Why are there so many bad cryptography implementations out there?

The reasons why there are so many bad cryptography examples comes down to history. Historically, there has been a large disconnect between the cryptographic community and the development community. When freely available cryptographic libraries started becoming available from the 1990s, the APIs assumed that developers would know how to use them safely. This was of course a wrong assumption, and combined with the complexity of use, developers spent a lot of effort just trying to make things work. Once they had working code, they were generous to share it with others — not realising that they were tip-toeing through a minefield.

The future looks better for cryptographic implementations, but the first step to getting there is to raise awareness of the good answers and to be very clear about which answers are not valid. This blog is one in several ways that I am trying to be just one small voice helping in make that change.

Addendum

I would like to acknowledge reddit user cym13 for his valuable feedback on this blog, which helped improved the end result.

I would also like to thank the author of cryptohack.org for pointing out a mistake in an earlier version of this blog: for Example 3, I had said authenticated encryption had not been around back then. I was wrong. So I updated the blog to say it was not well known back then.
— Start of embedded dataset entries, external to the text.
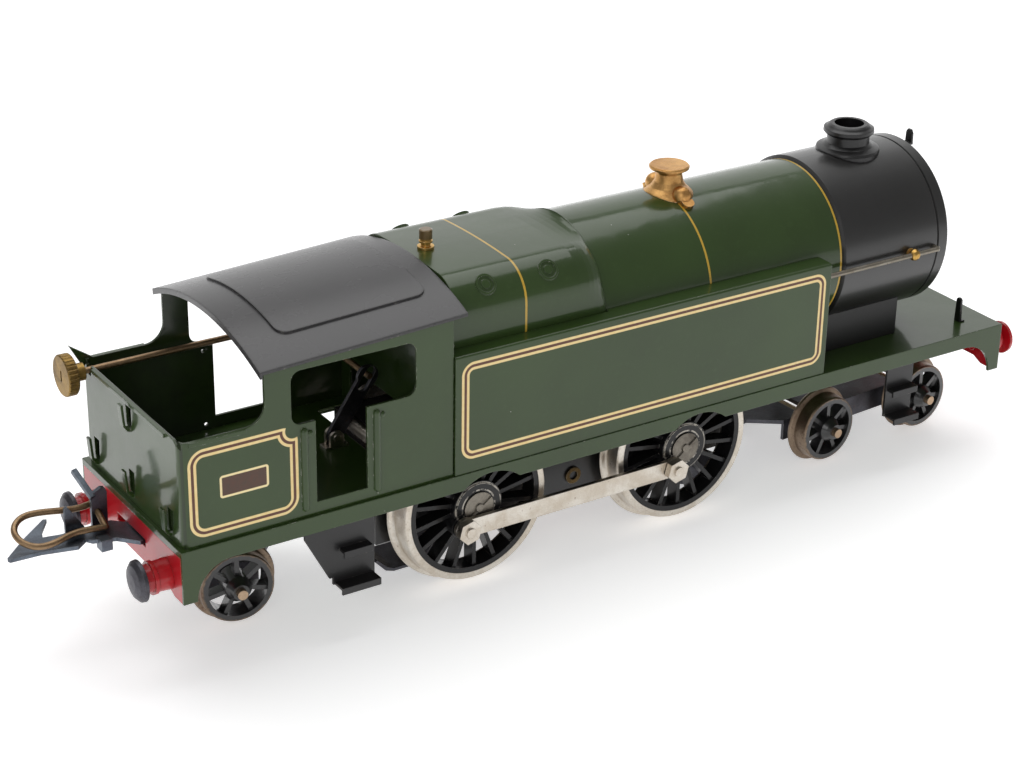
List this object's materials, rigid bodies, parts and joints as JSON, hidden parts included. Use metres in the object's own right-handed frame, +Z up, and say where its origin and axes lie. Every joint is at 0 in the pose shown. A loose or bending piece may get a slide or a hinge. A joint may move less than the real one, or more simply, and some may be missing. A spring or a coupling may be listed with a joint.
{
  "type": "toy tank locomotive",
  "caption": "Tinplate toy tank locomotive with swinging bogie and pony truck, coupled driving wheels, hand reversing rod, collector shoes and a hooked rear coupling.",
  "frame": {"origin": "at the track_rails mount: middle of the whole length, on the body's centre line, at the level of the wheel flange bottoms", "axes": "+X forward towards the smokebox, +Y to the locomotive's left, +Z up"},
  "size_m": [0.2938, 0.064, 0.0939],
  "materials": {
    "green_enamel": "glossy dark green stoved enamel with cream and maroon lining on the sides",
    "black_enamel": "satin black enamel",
    "red_enamel": "gloss signal red enamel",
    "dark_steel": "blued and tarnished steel",
    "wheel_black": "black enamelled casting",
    "nickel": "worn nickel plate",
    "worn_tread": "worn browned steel tread with black enamelled spokes",
    "brass": "lacquered brass, lightly tarnished",
    "copper_gilt": "copper-coloured lacquer",
    "bronze_wire": "tarnished coppered wire",
    "coil_red": "varnished winding",
    "fibre_board": "brown fibre board",
    "axle_copper": "copper-coloured axle ends"
  },
  "bodies": {
    "locomotive": {"footplate": "green_enamel", "buffer_beams": "red_enamel", "buffer_stocks": "red_enamel", "rear_buffer_heads": "dark_steel", "front_buffer_heads": "red_enamel", "cab_steps": "black_enamel", "front_steps": "black_enamel", "cab_and_bunker": "green_enamel", "cab_front_plate": "green_enamel", "cab_roof": "black_enamel", "right_tank": "green_enamel", "left_tank": "green_enamel", "firebox": "green_enamel", "boiler_barrel": "green_enamel", "smokebox": "black_enamel", "smokebox_door": "black_enamel", "smokebox_saddle": "black_enamel", "chimney": "black_enamel", "safety_valve_cover": "copper_gilt", "whistle": "brass", "boiler_handrails": "nickel", "handrail_knobs": "brass", "lamp_irons": "black_enamel", "mechanism_side_plates": "black_enamel", "axle_bushes": "brass", "frame_spacers": "nickel", "field_magnet": "dark_steel", "field_coil": "coil_red", "brush_gear": "fibre_board", "collector_plate": "fibre_board", "lever_bracket": "nickel", "coupling_pin": "dark_steel"},
    "rear_drivers": {"rear_axle": "nickel", "rear_wheel_centres": "wheel_black", "rear_tyres": "nickel", "rear_crank_pins": "nickel", "final_gear": "brass"},
    "front_drivers": {"front_axle": "nickel", "front_wheel_centres": "wheel_black", "front_tyres": "nickel", "front_crank_pins": "nickel"},
    "motor_armature": {"armature": "dark_steel", "armature_pinion": "brass"},
    "right_rod": {"right_coupling_rod": "nickel"},
    "left_rod": {"left_coupling_rod": "nickel"},
    "bogie": {"bogie_frame": "dark_steel"},
    "bogie_trailing_wheelset": {"bogie_trailing_axle": "axle_copper", "bogie_trailing_wheels": "worn_tread"},
    "bogie_leading_wheelset": {"bogie_leading_axle": "axle_copper", "bogie_leading_wheels": "worn_tread"},
    "pony_truck": {"pony_frame": "dark_steel"},
    "pony_wheelset": {"pony_axle": "axle_copper", "pony_wheels": "worn_tread"},
    "rear_shoe": {"rear_collector_shoe": "dark_steel"},
    "front_shoe": {"front_collector_shoe": "dark_steel"},
    "reversing_rod": {"control_rod": "bronze_wire", "control_knob": "brass"},
    "lever": {"reversing_lever": "dark_steel"},
    "drawplate": {"rear_coupling": "dark_steel"},
    "link": {"coupling_loop": "bronze_wire"}
  },
  "joints": [
    {"name": "rear_drivers_spin", "type": "hinge", "parent": "locomotive", "child": "rear_drivers", "pos_m": [-0.03275, 0, 0.0225], "axis": [0, 1, 0], "continuous": true},
    {"name": "front_drivers_spin", "type": "hinge", "parent": "locomotive", "child": "front_drivers", "pos_m": [0.03105, 0, 0.0225], "axis": [0, 1, 0], "continuous": true},
    {"name": "armature_spin", "type": "hinge", "parent": "locomotive", "child": "motor_armature", "pos_m": [-0.0185, 0, 0.02718], "axis": [0, 1, 0], "continuous": true},
    {"name": "right_rod_pivot", "type": "hinge", "parent": "rear_drivers", "child": "right_rod", "pos_m": [-0.03762, -0.0235, 0.01851], "axis": [0, 1, 0], "continuous": true},
    {"name": "left_rod_pivot", "type": "hinge", "parent": "rear_drivers", "child": "left_rod", "pos_m": [-0.02876, 0.0235, 0.01762], "axis": [0, 1, 0], "continuous": true},
    {"name": "bogie_swing", "type": "hinge", "parent": "locomotive", "child": "bogie", "pos_m": [0.022, 0, 0.0121], "axis": [0, 0, 1], "range_deg": [-8.8, 0]},
    {"name": "bogie_trailing_wheels_spin", "type": "hinge", "parent": "bogie", "child": "bogie_trailing_wheelset", "pos_m": [0.08501, 0.00485, 0.0109], "axis": [-0.0767, 0.9971, 0], "continuous": true},
    {"name": "bogie_leading_wheels_spin", "type": "hinge", "parent": "bogie", "child": "bogie_leading_wheelset", "pos_m": [0.12151, 0.00766, 0.0109], "axis": [-0.0767, 0.9971, 0], "continuous": true},
    {"name": "pony_swing", "type": "hinge", "parent": "locomotive", "child": "pony_truck", "pos_m": [-0.016, 0, 0.0121], "axis": [0, 0, 1], "range_deg": [0, 17.2]},
    {"name": "pony_wheels_spin", "type": "hinge", "parent": "pony_truck", "child": "pony_wheelset", "pos_m": [-0.09016, 0.01121, 0.0109], "axis": [0.1495, 0.9888, 0], "continuous": true},
    {"name": "rear_shoe_drop", "type": "hinge", "parent": "locomotive", "child": "rear_shoe", "pos_m": [-0.035, 0, 0.0062], "axis": [0, 1, 0], "range_deg": [0, 6]},
    {"name": "front_shoe_drop", "type": "hinge", "parent": "locomotive", "child": "front_shoe", "pos_m": [0.038, 0, 0.0062], "axis": [0, 1, 0], "range_deg": [-6, 0]},
    {"name": "reversing_rod_slide", "type": "slide", "parent": "locomotive", "child": "reversing_rod", "axis": [1, 0, 0], "range_m": [-0.009, 0]},
    {"name": "lever_swing", "type": "hinge", "parent": "locomotive", "child": "lever", "pos_m": [-0.0602, 0, 0.0392], "axis": [0, 1, 0], "range_deg": [-31.35, 0]},
    {"name": "drawplate_swing", "type": "hinge", "parent": "locomotive", "child": "drawplate", "pos_m": [-0.106, 0, 0.0296], "axis": [0, 0, 1], "range_deg": [-15, 1]},
    {"name": "link_lift", "type": "hinge", "parent": "drawplate", "child": "link", "pos_m": [-0.1224, 0.0056, 0.0339], "axis": [0, 0.9063, 0.4226], "range_deg": [0, 35]}
  ],
  "couplings": [
    {"joint": "front_drivers_spin", "follows": "rear_drivers_spin", "ratio": 1},
    {"joint": "right_rod_pivot", "follows": "rear_drivers_spin", "ratio": -1},
    {"joint": "left_rod_pivot", "follows": "rear_drivers_spin", "ratio": -1},
    {"joint": "armature_spin", "follows": "rear_drivers_spin", "ratio": -4},
    {"joint": "lever_swing", "follows": "reversing_rod_slide", "rad_per_m": 60.791}
  ]
}
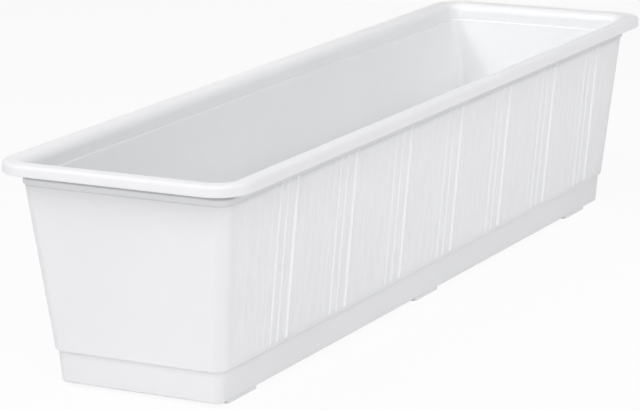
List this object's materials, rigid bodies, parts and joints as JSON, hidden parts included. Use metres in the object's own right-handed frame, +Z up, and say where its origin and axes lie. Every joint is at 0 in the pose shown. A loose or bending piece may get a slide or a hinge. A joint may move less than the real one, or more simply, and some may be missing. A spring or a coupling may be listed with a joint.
{
  "type": "window box planter",
  "caption": "Long white plastic window box with leaning walls, a rolled rim, groups of upright beads and a clip-on drip tray on low feet.",
  "frame": {"origin": "on the floor, under the middle of the box's plan", "axes": "+X along the box, -Y towards the front long wall, +Z up"},
  "size_m": [0.8, 0.2134, 0.1807],
  "materials": {
    "trough_plastic": "satin",
    "tray_plastic": "satin",
    "plug_plastic": "matte"
  },
  "bodies": {
    "tray": {"drip_tray": "tray_plastic"},
    "trough": {"trough_shell": "trough_plastic"},
    "plug_1": {"drain_plug_1": "plug_plastic"},
    "plug_2": {"drain_plug_2": "plug_plastic"},
    "plug_3": {"drain_plug_3": "plug_plastic"},
    "plug_4": {"drain_plug_4": "plug_plastic"},
    "plug_5": {"drain_plug_5": "plug_plastic"},
    "plug_6": {"drain_plug_6": "plug_plastic"}
  },
  "joints": [
    {"name": "trough_lift", "type": "slide", "parent": "tray", "child": "trough", "axis": [0, 0, 1], "range_m": [0, 0.12]},
    {"name": "plug_pull_1", "type": "slide", "parent": "trough", "child": "plug_1", "axis": [0, 0, 1], "range_m": [0, 0.05]},
    {"name": "plug_pull_2", "type": "slide", "parent": "trough", "child": "plug_2", "axis": [0, 0, 1], "range_m": [0, 0.05]},
    {"name": "plug_pull_3", "type": "slide", "parent": "trough", "child": "plug_3", "axis": [0, 0, 1], "range_m": [0, 0.05]},
    {"name": "plug_pull_4", "type": "slide", "parent": "trough", "child": "plug_4", "axis": [0, 0, 1], "range_m": [0, 0.05]},
    {"name": "plug_pull_5", "type": "slide", "parent": "trough", "child": "plug_5", "axis": [0, 0, 1], "range_m": [0, 0.05]},
    {"name": "plug_pull_6", "type": "slide", "parent": "trough", "child": "plug_6", "axis": [0, 0, 1], "range_m": [0, 0.05]}
  ]
}
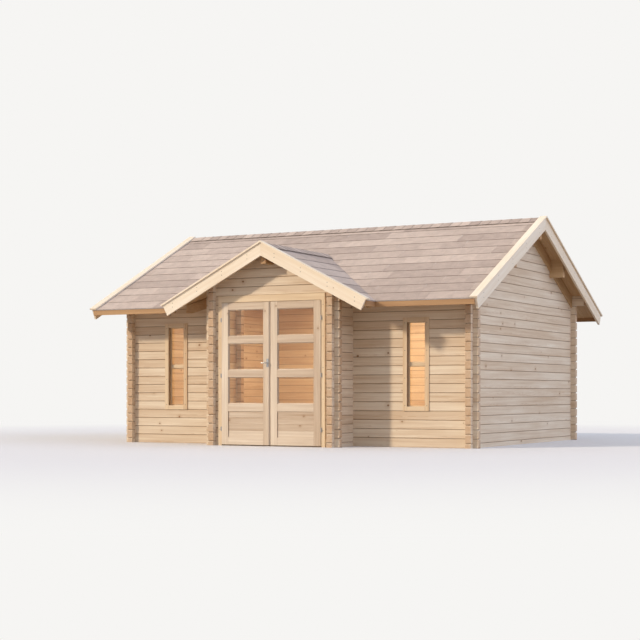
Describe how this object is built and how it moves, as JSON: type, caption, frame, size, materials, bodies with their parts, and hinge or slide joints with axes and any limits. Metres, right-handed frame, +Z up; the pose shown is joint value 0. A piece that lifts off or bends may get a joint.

I would also like to thank Ivan Medvedev for replying to this blog.

There are a number of crypto vigilantes on StackOverflow that frequently leave comments about security problems and how to fix them, such as Maarten Bodewes and ArtjomB. They are experts on the subject.

One desired result was achieved within the first day of posting this blog: in Example 4 above, the better answer has been upvoted enough to surpass the bad answer. Thanks heaps to the community readers who helped make that happen. There has also been a large number of upvotes in the better answer for Example 1, but it still has a long way to go to pass the other answer. Regardless, we have made progress!